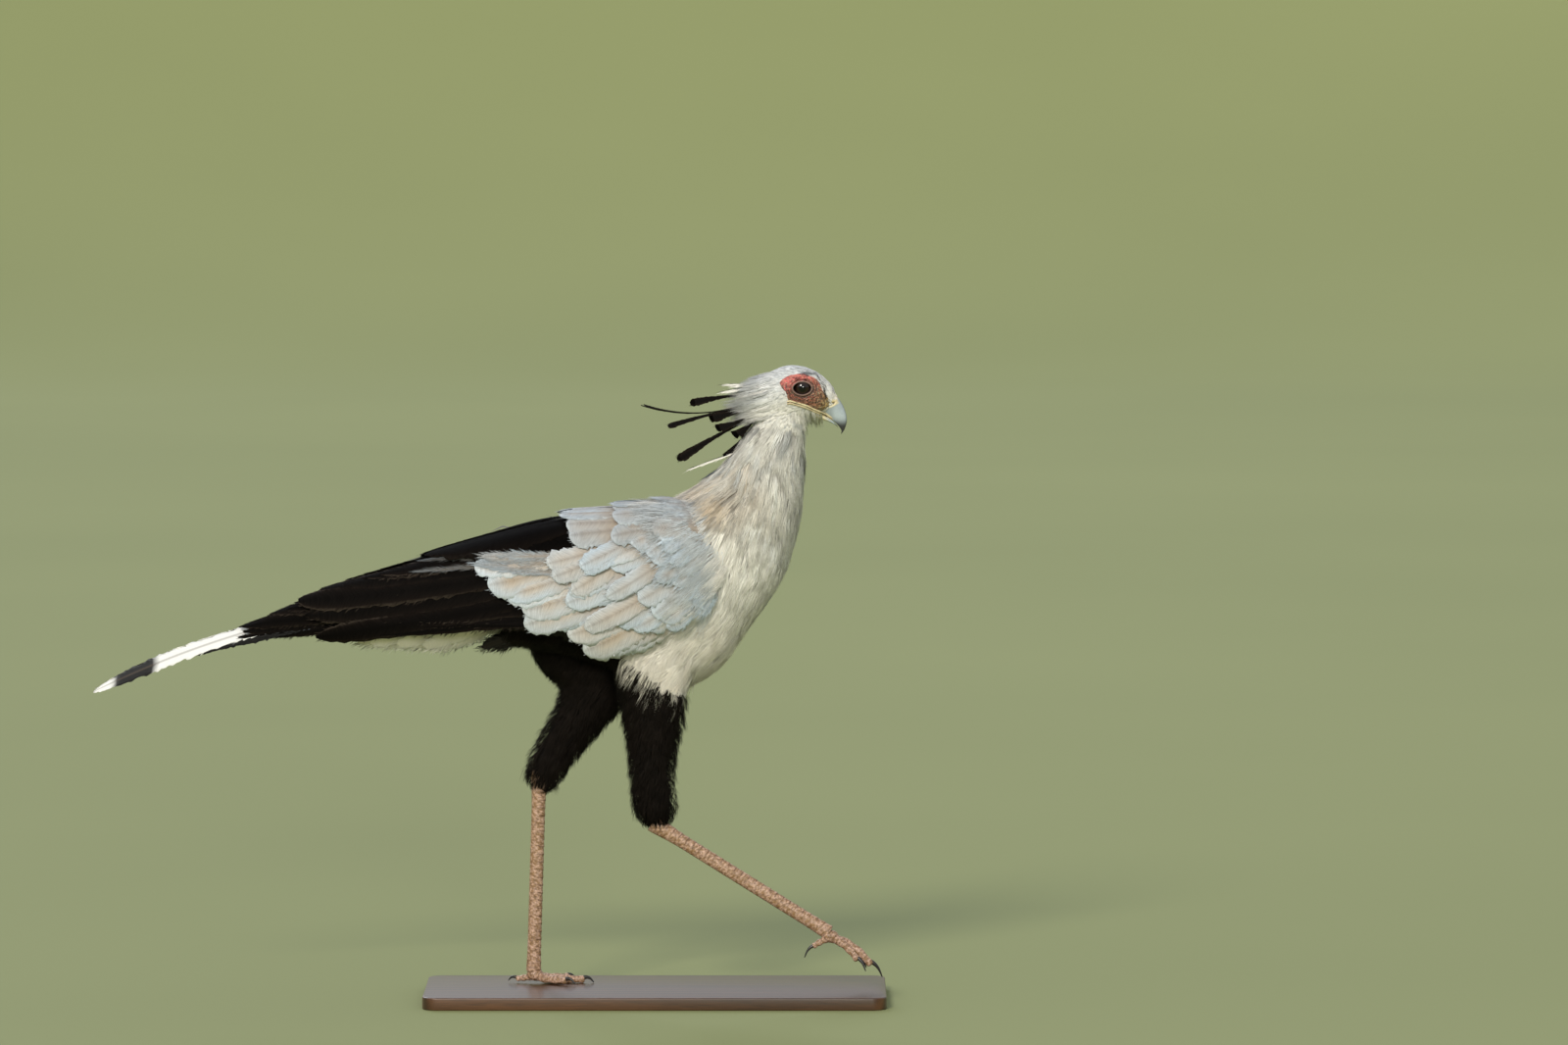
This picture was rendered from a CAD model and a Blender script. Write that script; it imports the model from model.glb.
# The looks of a life-size secretary bird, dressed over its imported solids.
#
# Sizes are millimetres in the tables and metres in the meshes. +X is where the bird looks,
# +Y its left, +Z up. A profile is read in the side view, as X and Z.

import math

import bpy
import numpy as np
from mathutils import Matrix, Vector, noise
from mathutils.bvhtree import BVHTree


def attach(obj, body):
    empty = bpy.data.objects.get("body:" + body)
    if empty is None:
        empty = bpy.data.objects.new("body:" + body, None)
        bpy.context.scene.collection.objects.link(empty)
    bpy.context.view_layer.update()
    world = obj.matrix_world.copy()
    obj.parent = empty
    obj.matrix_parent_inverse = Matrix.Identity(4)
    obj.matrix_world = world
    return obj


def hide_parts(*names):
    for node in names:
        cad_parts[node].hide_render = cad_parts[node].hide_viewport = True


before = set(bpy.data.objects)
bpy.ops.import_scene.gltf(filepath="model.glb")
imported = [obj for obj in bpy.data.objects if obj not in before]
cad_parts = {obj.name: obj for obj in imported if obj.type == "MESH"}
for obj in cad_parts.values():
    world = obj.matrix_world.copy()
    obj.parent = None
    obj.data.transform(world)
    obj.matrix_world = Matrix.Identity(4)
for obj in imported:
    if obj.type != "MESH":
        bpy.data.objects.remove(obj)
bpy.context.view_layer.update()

MM = 0.001
SIDES = {"left": 1, "right": -1}

# Body, the same profiles as the solids

# Back to breast, from the rump up to the nape: back X, back Z, front X, front Z, half width
BODY = [
    [-267, 604, -256, 543, 24],
    [-236, 620, -233, 526, 42],
    [-194, 645, -191, 512, 60],
    [-138, 672, -137, 504, 75],
    [-75, 690, -74, 487, 84],
    [-19, 704, -16, 459, 86],
    [27, 719, 36, 445, 83],
    [50, 732, 94, 477, 79],
    [69, 745, 131, 533, 73],
    [87, 760, 177, 594, 63],
    [103, 776, 205, 679, 51],
    [117, 795, 213, 749, 41],
    [132, 819, 213, 797, 34],
    [142, 843, 220, 820, 30],
    [156, 865, 218, 847, 24],
]
# Crown to throat, from the nape to the root of the bill
HEAD = [
    [134, 875, 142, 837, 13],
    [149, 891, 150, 826, 22],
    [170, 904, 171, 823, 28],
    [192, 911, 194, 827, 30.5],
    [215, 908, 215, 833, 29],
    [234, 899, 233, 836, 23.5],
    [248, 887, 246, 838, 16.5],
    [255, 878, 254, 843, 11.5],
]
# Ridge to cutting edge, from the face to the tip of the hook
UPPER_BILL = [
    [240, 882, 220, 847, 13],
    [253, 873, 234, 842, 11.5],
    [261, 863, 244, 837, 9.5],
    [268, 852, 253, 831, 7.5],
    [272.6, 840, 260, 825, 5.2],
    [273.6, 829, 264.5, 819, 3.4],
    [270.5, 818, 266, 815.5, 1.8],
    [266.5, 812, 265.2, 811.2, 0.6],
]
LOWER_BILL = [
    [201, 854, 201, 841.5, 12],
    [220, 846.6, 220, 837, 10.5],
    [234, 841.5, 236, 832, 9],
    [244, 836.6, 248.5, 828, 7],
    [253, 830.3, 257, 824, 5],
    [259, 824.3, 261.7, 820, 3],
]
# The surface that the folded wings lie on: X, its top, its bottom, half width
FLANK = [
    [107, 663, 534, 60],
    [86, 698, 506, 78],
    [44, 716, 481, 95],
    [-26, 712, 464, 103],
    [-95, 702, 461, 102],
    [-166, 689, 464, 94],
    [-236, 667, 473, 82],
    [-306, 644, 487, 68],
    [-376, 620, 498, 56],
    [-445, 600, 503, 46],
    [-516, 577, 503, 38],
    [-586, 547, 506, 32],
    [-620, 537, 506, 30],
]
FLANK_POWER = 2.3
SHOULDER_LINE = 0.86
# The fleshy wing under the coverts: X, its lower edge, its upper edge
WING_CORE = [
    [104, 612, 642],
    [84, 575, 690],
    [44, 552, 725],
    [-20, 534, 738],
    [-80, 530, 735],
    [-150, 548, 724],
    [-220, 556, 694],
    [-290, 566, 650],
    [-345, 580, 608],
]
# Rear of the thigh to its front, from the flank down to the hock
THIGHS = {
    "left": [
        [-172, 535, -20, 535, 34],
        [-177, 504, -26, 490, 38],
        [-158, 472, -33, 456, 37],
        [-134, 451, -44, 427, 32],
        [-144, 412, -74, 392, 26],
        [-165, 375, -103, 360, 22],
        [-180, 346, -128, 326, 19],
        [-184, 323, -144, 302, 16],
        [-180, 312, -154, 294, 11],
    ],
    "right": [
        [-66, 532, 58, 530, 34],
        [-57, 490, 55, 484, 36],
        [-48, 442, 47, 445, 33],
        [-41, 398, 38, 398, 28],
        [-36, 356, 29, 356, 25],
        [-32, 314, 26, 315, 23],
        [-29, 280, 30, 286, 20],
        [-22, 264, 26, 260, 13],
    ],
}
RUMP = [
    [-236, 616, -232, 530, 34],
    [-290, 599, -288, 524, 27],
    [-350, 588, -346, 522, 21],
    [-410, 576, -406, 532, 15],
    [-460, 563, -458, 545, 9],
]
LEG_OFFSET = 40

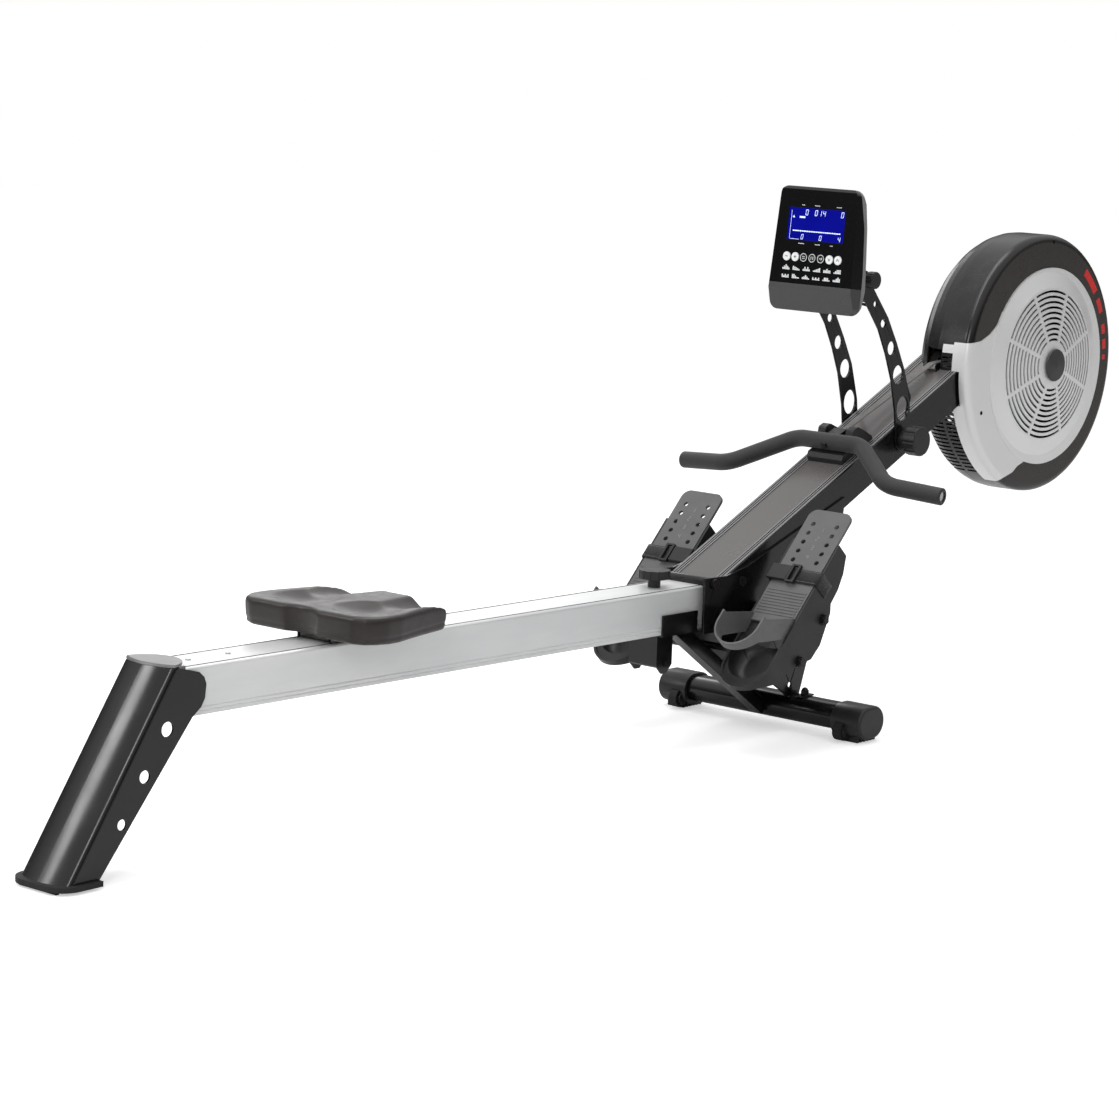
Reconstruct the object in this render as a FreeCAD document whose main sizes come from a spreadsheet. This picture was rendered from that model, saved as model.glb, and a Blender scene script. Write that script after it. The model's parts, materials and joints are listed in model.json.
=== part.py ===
"""Indoor rowing machine: folding slide rail, inclined main beam, air and magnet wheel.

Frame of the model: millimetres, +Z up, +X from the rail towards the wheel, +Y to the
rower's left.  The origin is the centre of the front stabiliser on the floor.
"""
import FreeCAD, Part
import math
import os

import Sketcher

V = FreeCAD.Vector
X_AXIS, Y_AXIS, Z_AXIS = V(1, 0, 0), V(0, 1, 0), V(0, 0, 1)
RIGHT, LEFT = -1, 1

doc = FreeCAD.newDocument("rowing_machine")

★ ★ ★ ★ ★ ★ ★

→ **YOUR OBJECTIVE**
Set down all of the records shown above once more, exactly.

→ **TASK SOLUTION**
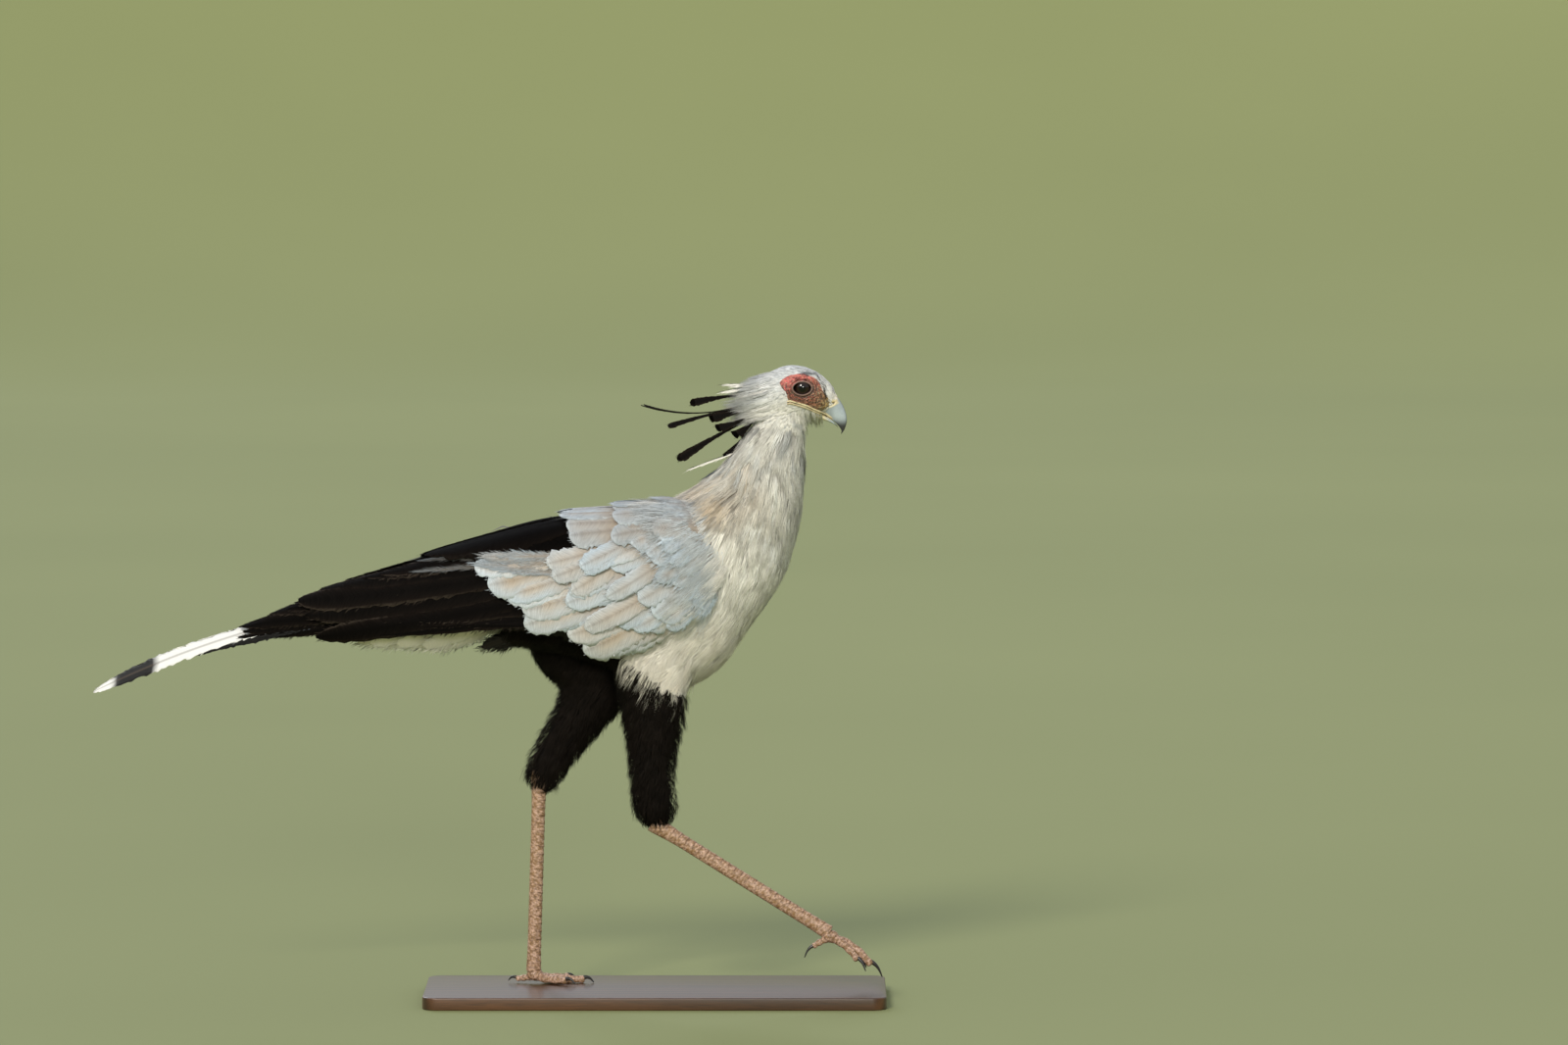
This picture was rendered from a CAD model and a Blender script. Write that script; it imports the model from model.glb.
# The looks of a life-size secretary bird, dressed over its imported solids.
#
# Sizes are millimetres in the tables and metres in the meshes. +X is where the bird looks,
# +Y its left, +Z up. A profile is read in the side view, as X and Z.

import math

import bpy
import numpy as np
from mathutils import Matrix, Vector, noise
from mathutils.bvhtree import BVHTree


def attach(obj, body):
    empty = bpy.data.objects.get("body:" + body)
    if empty is None:
        empty = bpy.data.objects.new("body:" + body, None)
        bpy.context.scene.collection.objects.link(empty)
    bpy.context.view_layer.update()
    world = obj.matrix_world.copy()
    obj.parent = empty
    obj.matrix_parent_inverse = Matrix.Identity(4)
    obj.matrix_world = world
    return obj


def hide_parts(*names):
    for node in names:
        cad_parts[node].hide_render = cad_parts[node].hide_viewport = True


before = set(bpy.data.objects)
bpy.ops.import_scene.gltf(filepath="model.glb")
imported = [obj for obj in bpy.data.objects if obj not in before]
cad_parts = {obj.name: obj for obj in imported if obj.type == "MESH"}
for obj in cad_parts.values():
    world = obj.matrix_world.copy()
    obj.parent = None
    obj.data.transform(world)
    obj.matrix_world = Matrix.Identity(4)
for obj in imported:
    if obj.type != "MESH":
        bpy.data.objects.remove(obj)
bpy.context.view_layer.update()

MM = 0.001
SIDES = {"left": 1, "right": -1}

# Body, the same profiles as the solids

# Back to breast, from the rump up to the nape: back X, back Z, front X, front Z, half width
BODY = [
    [-267, 604, -256, 543, 24],
    [-236, 620, -233, 526, 42],
    [-194, 645, -191, 512, 60],
    [-138, 672, -137, 504, 75],
    [-75, 690, -74, 487, 84],
    [-19, 704, -16, 459, 86],
    [27, 719, 36, 445, 83],
    [50, 732, 94, 477, 79],
    [69, 745, 131, 533, 73],
    [87, 760, 177, 594, 63],
    [103, 776, 205, 679, 51],
    [117, 795, 213, 749, 41],
    [132, 819, 213, 797, 34],
    [142, 843, 220, 820, 30],
    [156, 865, 218, 847, 24],
]
# Crown to throat, from the nape to the root of the bill
HEAD = [
    [134, 875, 142, 837, 13],
    [149, 891, 150, 826, 22],
    [170, 904, 171, 823, 28],
    [192, 911, 194, 827, 30.5],
    [215, 908, 215, 833, 29],
    [234, 899, 233, 836, 23.5],
    [248, 887, 246, 838, 16.5],
    [255, 878, 254, 843, 11.5],
]
# Ridge to cutting edge, from the face to the tip of the hook
UPPER_BILL = [
    [240, 882, 220, 847, 13],
    [253, 873, 234, 842, 11.5],
    [261, 863, 244, 837, 9.5],
    [268, 852, 253, 831, 7.5],
    [272.6, 840, 260, 825, 5.2],
    [273.6, 829, 264.5, 819, 3.4],
    [270.5, 818, 266, 815.5, 1.8],
    [266.5, 812, 265.2, 811.2, 0.6],
]
LOWER_BILL = [
    [201, 854, 201, 841.5, 12],
    [220, 846.6, 220, 837, 10.5],
    [234, 841.5, 236, 832, 9],
    [244, 836.6, 248.5, 828, 7],
    [253, 830.3, 257, 824, 5],
    [259, 824.3, 261.7, 820, 3],
]
# The surface that the folded wings lie on: X, its top, its bottom, half width
FLANK = [
    [107, 663, 534, 60],
    [86, 698, 506, 78],
    [44, 716, 481, 95],
    [-26, 712, 464, 103],
    [-95, 702, 461, 102],
    [-166, 689, 464, 94],
    [-236, 667, 473, 82],
    [-306, 644, 487, 68],
    [-376, 620, 498, 56],
    [-445, 600, 503, 46],
    [-516, 577, 503, 38],
    [-586, 547, 506, 32],
    [-620, 537, 506, 30],
]
FLANK_POWER = 2.3
SHOULDER_LINE = 0.86
# The fleshy wing under the coverts: X, its lower edge, its upper edge
WING_CORE = [
    [104, 612, 642],
    [84, 575, 690],
    [44, 552, 725],
    [-20, 534, 738],
    [-80, 530, 735],
    [-150, 548, 724],
    [-220, 556, 694],
    [-290, 566, 650],
    [-345, 580, 608],
]
# Rear of the thigh to its front, from the flank down to the hock
THIGHS = {
    "left": [
        [-172, 535, -20, 535, 34],
        [-177, 504, -26, 490, 38],
        [-158, 472, -33, 456, 37],
        [-134, 451, -44, 427, 32],
        [-144, 412, -74, 392, 26],
        [-165, 375, -103, 360, 22],
        [-180, 346, -128, 326, 19],
        [-184, 323, -144, 302, 16],
        [-180, 312, -154, 294, 11],
    ],
    "right": [
        [-66, 532, 58, 530, 34],
        [-57, 490, 55, 484, 36],
        [-48, 442, 47, 445, 33],
        [-41, 398, 38, 398, 28],
        [-36, 356, 29, 356, 25],
        [-32, 314, 26, 315, 23],
        [-29, 280, 30, 286, 20],
        [-22, 264, 26, 260, 13],
    ],
}
RUMP = [
    [-236, 616, -232, 530, 34],
    [-290, 599, -288, 524, 27],
    [-350, 588, -346, 522, 21],
    [-410, 576, -406, 532, 15],
    [-460, 563, -458, 545, 9],
]
LEG_OFFSET = 40

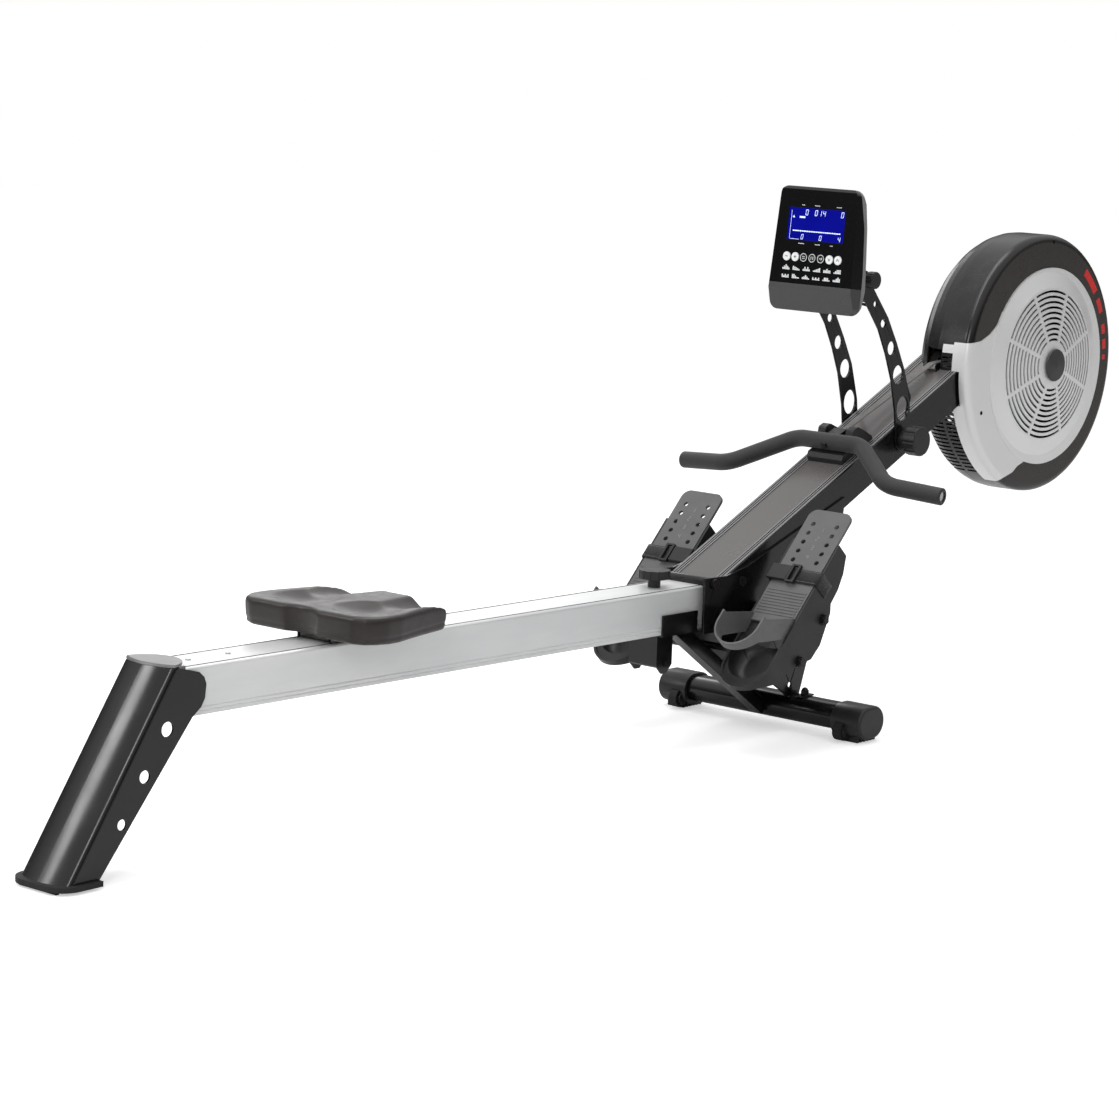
Reconstruct the object in this render as a FreeCAD document whose main sizes come from a spreadsheet. This picture was rendered from that model, saved as model.glb, and a Blender scene script. Write that script after it. The model's parts, materials and joints are listed in model.json.
=== part.py ===
"""Indoor rowing machine: folding slide rail, inclined main beam, air and magnet wheel.

Frame of the model: millimetres, +Z up, +X from the rail towards the wheel, +Y to the
rower's left.  The origin is the centre of the front stabiliser on the floor.
"""
import FreeCAD, Part
import math
import os

import Sketcher

V = FreeCAD.Vector
X_AXIS, Y_AXIS, Z_AXIS = V(1, 0, 0), V(0, 1, 0), V(0, 0, 1)
RIGHT, LEFT = -1, 1

doc = FreeCAD.newDocument("rowing_machine")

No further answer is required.